One of the best suspension tuners in the world. Not everyone is well known to forum gurus, just like the old engine builder from michigan that all the factory teams have copied over and over again. Geico needs to call RHC stat.
I'm not totally sure what you meant by this comment, but I think you may be confusing him with someone else because of his screen name.
6/28/2018 9:46am
Can bench test/dyno tune/have as many meeting with engineers as possible; the fact is the sport is hard on equipment and it's damn near impossible to replicate every scenario. What if the rider missed a shift? Caught a rut wrong and used too much clutch? What if he shifted at some exact point that had not been done before? Bike problems are like injury reports in the NHL (IE: 'upper body'); we know something is/went bad, but no way they are giving away their issues or the fix.
6/28/2018 5:21pm
It's nearly impossible on the budget these teams have to - to replicate race like abuse in a lab.

The engine banging off the rev limiter then hooking up when it lands and dropping 8000 rpm is brutal on parts.....

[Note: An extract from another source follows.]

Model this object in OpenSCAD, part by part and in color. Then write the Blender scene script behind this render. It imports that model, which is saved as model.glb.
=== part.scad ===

Little resonance issues arise that are incredibly hard to solve - some of these resonance issues are solved with a small part change with no TRUE understanding of what's fixed.

The TRUE understanding comes from phd level engineers with sub staff - a year's time - and LOTS of testing - both digitally and destructively.

OEMS essentially drive this R&D - to further understanding and lower costs down the road - and teams push the envelope of whats possible - such that the OEMS can study and it and undserstand it....

Let's not forget - even WITH billion dollar budgets - the BEST engineers - the BEST modelling software - the BEST test facilities - the BEST machining capability - the BEST assembly - F1 still undergoes failures from time to time - especially when the rules had the RPM higher.